Exercise:
Copy every line that mentions the word "frame".

▬▬▬▬▬▬

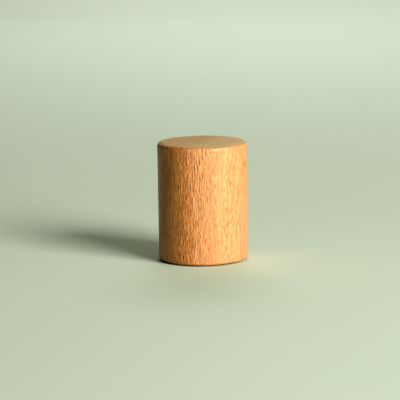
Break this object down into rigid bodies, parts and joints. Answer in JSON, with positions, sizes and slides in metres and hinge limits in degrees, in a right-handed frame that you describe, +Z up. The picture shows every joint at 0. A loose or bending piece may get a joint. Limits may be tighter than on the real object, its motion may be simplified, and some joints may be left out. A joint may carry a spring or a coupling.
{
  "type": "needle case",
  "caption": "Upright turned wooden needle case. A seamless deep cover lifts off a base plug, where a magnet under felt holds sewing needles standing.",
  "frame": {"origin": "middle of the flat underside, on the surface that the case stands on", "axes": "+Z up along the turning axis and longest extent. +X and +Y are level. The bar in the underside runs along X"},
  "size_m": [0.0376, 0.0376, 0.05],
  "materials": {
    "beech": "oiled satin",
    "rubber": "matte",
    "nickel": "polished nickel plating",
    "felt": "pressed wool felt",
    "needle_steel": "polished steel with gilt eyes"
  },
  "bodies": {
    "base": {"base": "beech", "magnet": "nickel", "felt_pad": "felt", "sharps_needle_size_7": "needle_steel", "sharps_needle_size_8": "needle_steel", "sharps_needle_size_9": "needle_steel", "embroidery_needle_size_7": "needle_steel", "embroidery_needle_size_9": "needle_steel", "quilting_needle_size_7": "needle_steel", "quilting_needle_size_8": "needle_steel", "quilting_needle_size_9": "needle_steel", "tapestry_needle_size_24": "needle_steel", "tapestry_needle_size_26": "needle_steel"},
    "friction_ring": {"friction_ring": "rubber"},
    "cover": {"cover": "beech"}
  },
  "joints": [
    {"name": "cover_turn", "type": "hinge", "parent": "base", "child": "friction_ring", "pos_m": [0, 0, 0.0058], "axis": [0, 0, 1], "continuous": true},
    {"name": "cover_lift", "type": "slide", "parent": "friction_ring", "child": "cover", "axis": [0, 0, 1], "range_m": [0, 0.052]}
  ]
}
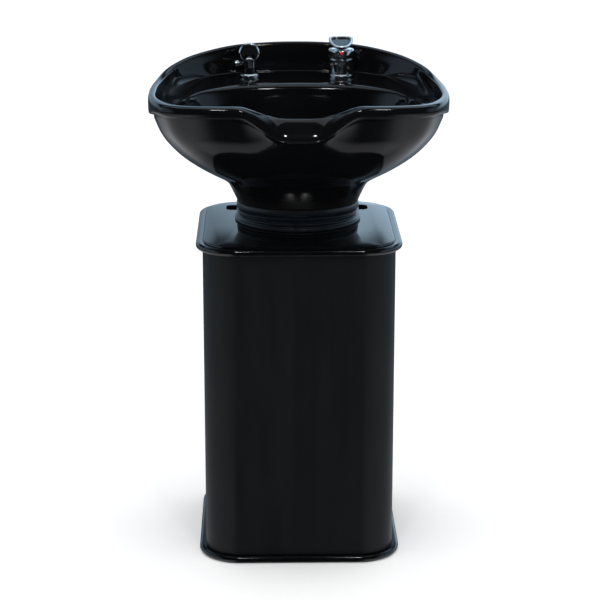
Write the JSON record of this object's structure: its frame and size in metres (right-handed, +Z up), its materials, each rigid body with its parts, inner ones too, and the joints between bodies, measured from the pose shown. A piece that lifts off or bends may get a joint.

▬▬▬▬▬▬

Result of this task:
Break this object down into rigid bodies, parts and joints. Answer in JSON, with positions, sizes and slides in metres and hinge limits in degrees, in a right-handed frame that you describe, +Z up. The picture shows every joint at 0. A loose or bending piece may get a joint. Limits may be tighter than on the real object, its motion may be simplified, and some joints may be left out. A joint may carry a spring or a coupling.
  "frame": {"origin": "middle of the flat underside, on the surface that the case stands on", "axes": "+Z up along the turning axis and longest extent. +X and +Y are level. The bar in the underside runs along X"},
Write the JSON record of this object's structure: its frame and size in metres (right-handed, +Z up), its materials, each rigid body with its parts, inner ones too, and the joints between bodies, measured from the pose shown. A piece that lifts off or bends may get a joint.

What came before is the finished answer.